Unix/C program modularity
Paul van de Graaf
ln63fkn at sdcc7.UUCP
Mon Oct 21 19:19:12 AEST 1985
The problem here is not a question of programmers forever reinventing the wheel,
but rather a lack of uniformity of the various flavors of Unix. Most defensive
programmers take into account that the programs they write might be ported to
v6 or XENIX or even a micro that only has an incomplete implementation of the
stdio package (if that much). Writing a program with a myriad of fancy pipes
and filters may be faster and easier, but if you don't want to go the extra
mile to write emulations of certain system calls and a lot of ugly #ifdefs,
you're going to lose if you try to port.
The GNU project, the ANSI C standardization commitee, and the /usr/group people
are all working on this problem from different directions, so don't expect an
answer too soon. The GNU effort has great promise, because it could act as a
clearinghouse for all those system-call emulators. Whether this fits in with
their plans, I can't say, but I'd love to be able to call them up and get the
102nd version of getopt() for my Hal 9000 for a nominal charge.
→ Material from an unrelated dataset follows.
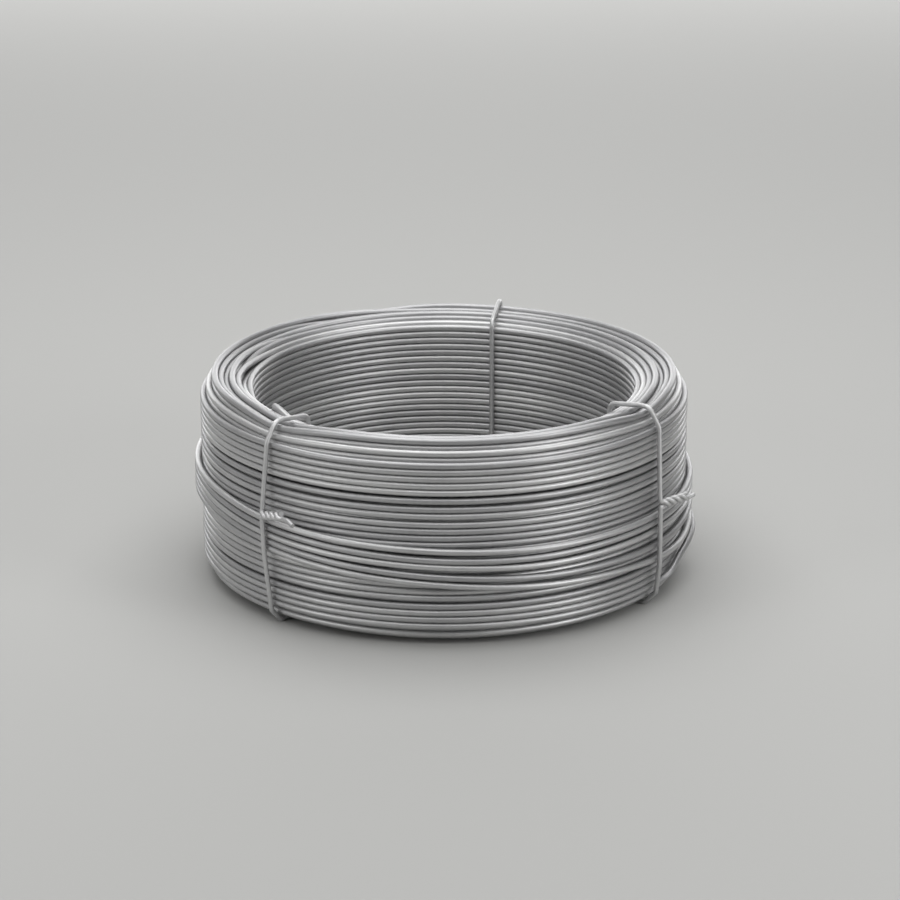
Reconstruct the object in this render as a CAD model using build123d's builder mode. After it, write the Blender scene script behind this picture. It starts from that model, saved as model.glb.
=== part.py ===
from build123d import *
from math import ceil, cos, radians, sin, sqrt, tan
import os

# Coil of bright wire rod, wound in close nested layers and held by three twisted wire ties.
# The frame has +Z up the coil's axis, with the floor at z = 0. The front of the coil faces -Y,
# and azimuths are counted from the front towards +X.

# wire and winding
wire_d = 5.5            # diameter of the wire rod
outer_r = 201.0         # outside radius of the wound turns
layer_count = 9         # layers between the bore and the outer wall
wall_height = 134.0     # straight height of the outermost layer
coil_height = 166.0     # height of the winding at its crown
shoulder_w = 16.0       # how far the crown's outer edge lies inside the outer wall
rim_drop = 9.0          # how far the upper end falls from its crown to the rim of the eye
groove_depth = 1.6      # depth of the groove between two turns
foot_rows = 2           # rows that the outermost layer lacks at the foot
wide_gaps = (6, 20)     # rows of the outer wall that end below its wider gaps

# loose outer turns, lying slantwise over the wall
loose_count = 4         # turns side by side
loose_z = 71.5          # their mean height above the coil's foot
loose_tilt = 5.1        # slant in degrees
loose_high = -120.0     # azimuth of their highest point

# wire ties
tie_d = 4.0             # diameter of the tie wire
tie_clearance = 0.3     # air between a tie and the turns that it holds
tie_bend = 5.0          # radius of a tie's sharp bends
slack_bend = 20.0       # radius of its slight bends
bend_step = 30.0        # how far each short facet of a bend turns, in degrees
wire_sides = 6          # flats round the drawn section of a tie
twist_turns = 1.5       # turns of the two strands about each other
twist_pitch = 16.0      # length of one such turn
twist_steps = 8         # bends in one turn of a strand
twist_tilt = 12.0       # how far the twisted end stands off the wall, in degrees

# each tie: its azimuth, and the height of its twist as a share of the coil's height
ties = {"tie_left": (-44.0, 0.52), "tie_right": (57.5, 0.49), "tie_back": (165.5, 0.58)}

layer_pitch = wire_d * sqrt(3) / 2
bore_r = outer_r - wire_d - (layer_count - 1) * layer_pitch
tie_off = tie_d / 2 + tie_clearance
foot_z = tie_d + tie_clearance
loose_half = loose_count * wire_d / 2
tie_run = outer_r + tie_off
twist_r = tie_d * 0.45
os.makedirs("parts", exist_ok=True)


def crown_z(r):
    """Height of the winding's top at radius r, above its foot."""
    inside_wall = outer_r - r
    if inside_wall < shoulder_w:
        reach = 1 - inside_wall / shoulder_w
        return wall_height + (coil_height - wall_height) * sqrt(1 - reach**2)
    return coil_height - rim_drop * (inside_wall - shoulder_w) / (outer_r - bore_r - shoulder_w)


def layer_r(layer):
    return outer_r - wire_d / 2 - layer * layer_pitch


def layer_start(layer):
    """Height of a layer's lowest turn: each second layer nests half a turn higher."""
    return wire_d / 2 + (layer % 2) * wire_d / 2


def top_turn(layer):
    room = crown_z(layer_r(layer)) - wire_d / 2 - layer_start(layer)
    return layer_start(layer) + int(room / wire_d) * wire_d


def upper_turns():
    """Centres of the turns that show on the upper end, from the wall to the eye."""
    last = layer_count - 1
    centres = [(layer_r(0), top_turn(0) - wire_d), (layer_r(0), top_turn(0))]
    for layer in range(1, layer_count):
        z = top_turn(layer)
        bare = max(1, ceil((z - centres[-1][1]) / wire_d))
        centres += [(layer_r(layer), z - row * wire_d) for row in reversed(range(bare))]
    return centres + [(layer_r(last), top_turn(last) - wire_d)]


def lower_ridges():
    """Outline of the lower end, from the eye to the wall.

    Each second layer stands half a turn in, and shows as the groove between its neighbours.
    The outermost layer begins higher up and leaves the side of the next one bare.
    """
    feet = [(layer_r(layer), layer_start(layer) - wire_d / 2) for layer in reversed(range(1, layer_count))]
    side = layer_r(1) + wire_d / 2
    z = foot_rows * wire_d
    return [
        (bore_r, wire_d / 2), *feet, (side, layer_start(1)), (side - groove_depth, layer_start(1) + wire_d / 2),
        (layer_r(0), z), (outer_r, z + wire_d / 2),
    ]


def wall_gaps():
    """Outline up the outer wall, with a groove at each of the wider gaps between its turns."""
    outline = []
    for row in wide_gaps:
        z = row * wire_d
        outline += [(outer_r, z - wire_d / 2), (outer_r - groove_depth, z), (outer_r, z + wire_d / 2)]
    return outline


def ridges(centres):
    """Outline over a row of turns: a crest on each turn, and a groove between two."""
    outline = []
    for before, here, after in zip(centres, centres[1:], centres[2:]):
        for low, high, lift in ((before, here, wire_d / 2 - groove_depth), (before, after, wire_d / 2)):
            dr, dz = high[0] - low[0], high[1] - low[1]
            run = sqrt(dr**2 + dz**2)
            foot = here if high is after else ((low[0] + high[0]) / 2, (low[1] + high[1]) / 2)
            outline.append((foot[0] + lift * dz / run, foot[1] - lift * dr / run))
    return outline


def upright(azimuth, z):
    """Plane through the axis at an azimuth: x runs outwards and y runs up."""
    out = (sin(radians(azimuth)), -cos(radians(azimuth)), 0)
    return Plane(origin=(0, 0, z), x_dir=out, z_dir=(out[1], -out[0], 0))


def loose_at(azimuth):
    """Height of the middle of the loose turns at an azimuth, above the coil's foot."""
    return loose_z + outer_r * tan(radians(loose_tilt)) * cos(radians(azimuth - loose_high))


def tie_route(azimuth):
    """Corners of a tie's loop in its upright plane, each with the radius of its bend.

    The wire is pulled tight, so it runs straight between the turns that it bears on, and at 45 degrees
    past the bare side of the second layer.
    """
    over = tie_run + wire_d
    top = coil_height + tie_off
    foot = layer_r(1) - layer_start(1) + (wire_d / 2 + tie_off) * sqrt(2)
    return [
        ((bore_r - tie_off, -tie_off), tie_bend),
        ((foot - tie_off, -tie_off), tie_bend),
        ((tie_run, tie_run - foot), tie_bend),
        ((over, loose_at(azimuth) - loose_half), slack_bend),
        ((over, loose_at(azimuth) + loose_half), slack_bend),
        ((tie_run, top_turn(0) + wire_d), tie_bend),
        ((outer_r - shoulder_w / 2, top), tie_bend),
        ((outer_r - shoulder_w, top), slack_bend),
        ((bore_r - tie_off, top - rim_drop), tie_bend),
    ]


def facet_points(loop):
    """Points round a loop that draw each bend with short facets, from the middle of a run."""
    points = []
    for edge in loop.order_edges():
        steps = 1
        if edge.geom_type == GeomType.CIRCLE:
            steps = ceil(edge.length / edge.radius / radians(bend_step))
        points += [edge @ (step / steps) for step in range(steps)]
    middle = (points[0] + points[1]) / 2
    return [(point.X, point.Y) for point in (middle, *points[1:], points[0])]


def run_r(azimuth, z):
    """Radius at which a tie's outer run passes a height on its way up the wall."""
    climb = [corner for corner, bend in tie_route(azimuth)][2:6]
    for low, high in zip(climb, climb[1:]):
        if z <= high[1]:
            return low[0] + (high[0] - low[0]) * (z - low[1]) / (high[1] - low[1])
    return tie_run


def twist_plane(azimuth, z):
    """Start of a tie's twisted end: x points out from the wall, and z runs along the twist."""
    out = Vector(sin(radians(azimuth)), -cos(radians(azimuth)), 0)
    along = Vector(cos(radians(azimuth)), sin(radians(azimuth)), 0)
    lean = radians(twist_tilt)
    return Plane(
        origin=out * (run_r(azimuth, z) + twist_r) + Vector(0, 0, foot_z + z),
        x_dir=out * cos(lean) - along * sin(lean),
        z_dir=along * cos(lean) + out * sin(lean),
    )


def twist_points(start):
    """Points of one strand of a twisted end, winding round its axis from a starting angle."""
    points = []
    for step in range(int(twist_turns * twist_steps) + 1):
        angle = radians(start + 360 * step / twist_steps)
        points.append((twist_r * cos(angle), twist_r * sin(angle), twist_pitch * step / twist_steps))
    return points


# the wound coil: one turned solid with its bore, and its loose turns on the wall
upper = ridges(upper_turns())
lower = lower_ridges()
lean = radians(loose_tilt)
high = radians(loose_high)
slant = Axis((0, 0, foot_z + loose_z), (-sin(lean) * sin(high), sin(lean) * cos(high), cos(lean)))
slant_plane = Plane(origin=slant.position, x_dir=(cos(high), sin(high), 0), z_dir=slant.direction)
band = [(outer_r + wire_d / 2, (turn + 0.5) * wire_d - loose_half) for turn in range(loose_count)]
band = [(outer_r - wire_d / 2, -loose_half)] + band + [(outer_r - wire_d / 2, loose_half)]
with BuildPart() as coil:
    with BuildSketch(upright(90, foot_z)):
        with BuildLine():
            Polyline(
                (outer_r, upper[0][1] - wire_d / 2), *upper, (bore_r, upper[-1][1] - wire_d),
                *lower, *wall_gaps(), close=True,
            )
        make_face()
    revolve(axis=Axis.Z)
    with BuildSketch(Plane(origin=slant.position, x_dir=slant_plane.x_dir, z_dir=-slant_plane.y_dir)):
        with BuildLine():
            Polyline(
                (outer_r - wire_d, -loose_half), *ridges(band), (outer_r - wire_d, loose_half), close=True
            )
        make_face()
    revolve(axis=slant)
coil.part.label = "coil"
export_step(coil.part, "parts/coil.step")
print("bore", round(bore_r, 2), "turns on the upper end", len(upper) // 2)

# the ties: a loop of wire round the winding, whose two ends are twisted together
for name, (azimuth, share) in ties.items():
    corners, bends = zip(*tie_route(azimuth))
    knot = twist_plane(azimuth, share * coil_height)
    with BuildLine() as soft:
        FilletPolyline(*corners, radius=list(bends), close=True)
    with BuildPart() as tie:
        with BuildLine(upright(azimuth, foot_z)) as loop:
            Polyline(*facet_points(soft.wires()[0]), close=True)
        with BuildSketch(Plane(origin=loop.line @ 0, z_dir=loop.line % 0)):
            RegularPolygon(tie_d / 2, wire_sides)
        sweep(transition=Transition.RIGHT)
        for strand in (0, 180):
            with BuildLine(knot) as helix:
                Polyline(*twist_points(strand))
            with BuildSketch(Plane(origin=helix.line @ 0, z_dir=helix.line % 0)):
                RegularPolygon(tie_d / 2, wire_sides)
            sweep(transition=Transition.RIGHT)
    tie.part.label = name
    export_step(tie.part, f"parts/{name}.step")
    print(name, "solids", len(tie.part.solids()), "loose turns at", round(loose_at(azimuth), 1))
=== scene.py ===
import random
from math import ceil, cos, exp, pi, radians, sin, sqrt, tan

import bpy
from mathutils import Matrix, Vector


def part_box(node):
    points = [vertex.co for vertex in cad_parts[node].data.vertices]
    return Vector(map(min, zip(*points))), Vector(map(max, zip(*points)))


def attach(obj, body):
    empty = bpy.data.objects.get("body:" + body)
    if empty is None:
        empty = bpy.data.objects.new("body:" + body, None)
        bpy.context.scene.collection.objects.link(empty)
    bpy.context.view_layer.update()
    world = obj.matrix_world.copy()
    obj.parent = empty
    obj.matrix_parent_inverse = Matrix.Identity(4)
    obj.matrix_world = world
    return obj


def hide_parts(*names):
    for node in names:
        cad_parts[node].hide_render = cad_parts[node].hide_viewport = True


# Coil of bright wire rod with three twisted ties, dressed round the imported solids.
# Metres throughout. The front of the coil faces -Y, and azimuths run from there towards +X.

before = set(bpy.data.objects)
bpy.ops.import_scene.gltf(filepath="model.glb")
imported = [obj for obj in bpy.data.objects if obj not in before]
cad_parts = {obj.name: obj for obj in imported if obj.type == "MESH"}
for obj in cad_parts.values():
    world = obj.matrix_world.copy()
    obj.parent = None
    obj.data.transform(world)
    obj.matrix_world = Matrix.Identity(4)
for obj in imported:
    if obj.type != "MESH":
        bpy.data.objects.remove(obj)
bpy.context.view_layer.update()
mm = 0.001
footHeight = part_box("coil")[0].z        # the ties pass under the coil and hold it off the floor
print("loaded", len(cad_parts), "solids")


# a point from its azimuth in degrees, its radius and its height
def polar(azimuth, radius, height):
    return Vector((radius * sin(radians(azimuth)), -radius * cos(radians(azimuth)), height))


# an azimuth that lies a share of the way from one to another
def between(a, b, share):
    return a + (b - a) * share


# from 0 to 1, starting and ending softly
def smooth(t):
    t = min(max(t, 0.0), 1.0)
    return t * t * (3 - 2 * t)


# sRGB hex to the linear values that shaders take
def colour(hexValue):
    parts = [int(hexValue[i:i + 2], 16) / 255 for i in (1, 3, 5)]
    return (*[c / 12.92 if c < 0.04045 else ((c + 0.055) / 1.055) ** 2.4 for c in parts], 1.0)


# one node in a tree, with its settings, its input values and its links from other nodes
def addNode(tree, kind, inputs=None, **settings):
    node = tree.nodes.new(kind)
    for name, value in settings.items():
        setattr(node, name, value)
    for name, value in (inputs or {}).items():
        if isinstance(value, bpy.types.NodeSocket):
            tree.links.new(value, node.inputs[name])
        else:
            node.inputs[name].default_value = value
    return node


# a smooth line through points, with steps of about the given length
def threadPoints(points, spacing):
    line = []
    for i in range(len(points) - 1):
        a, b = points[max(i - 1, 0)], points[i]
        c, d = points[i + 1], points[min(i + 2, len(points) - 1)]
        count = max(1, ceil((c - b).length / spacing))
        for k in range(count):
            t = k / count
            line.append((
                2 * b + (c - a) * t + (2 * a - 5 * b + 4 * c - d) * t**2 + (3 * b - a - 3 * c + d) * t**3
            ) / 2)
    return line + [points[-1]]


# Materials

wireLook = {
    "zinc": "#cecece",          # fresh zinc, a neutral pale grey
    "dullZinc": "#b0b0b1",      # where it has greyed
    "cloud": 60 * mm,           # size of the slow changes between the two
    "spangle": 3.0 * mm,        # size of the zinc's crystals
    "spangleShare": 0.10,       # how much a crystal adds to the greying
    "greyFrom": 0.55,           # sum of tone, cloud and crystal where the greying starts
    "greyFull": 1.5,            # and where it is complete
    "roughness": 0.46,
    "smoother": 0.05,           # how far the scratches lower the roughness
    "rougher": 0.08,            # and how far they raise it
    "drawLine": 0.35 * mm,      # spacing of the die's scratches, drawn coarser than real so that they show
    "scratchesPerMetre": 18.0,  # how soon they change along the wire
    "turnShift": 40.0,          # how far a turn's tone moves its scratches
    "scratchDepth": 0.05 * mm,
    "scratchStrength": 0.12,
}
tieFinish = {**wireLook, "zinc": "#d8d8d8", "roughness": 0.5}       # a little paler and duller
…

I kind of feel
the ANSI C people decided that it was boring to standardize C, so they spilled
over into Unix interface standardization. C and Unix aren't always synonymous,
especially on micros: witness the Amiga and the Atari ST. If they don't stay
on track, they may jeapordize their whole standard. The /usr/group folks talk
a lot, but nobody listens... they're JUST a user group anyway :-)!
Tough decisions need to be made in order to come up with a standard.
In the meanwhile, I'm coding defensively.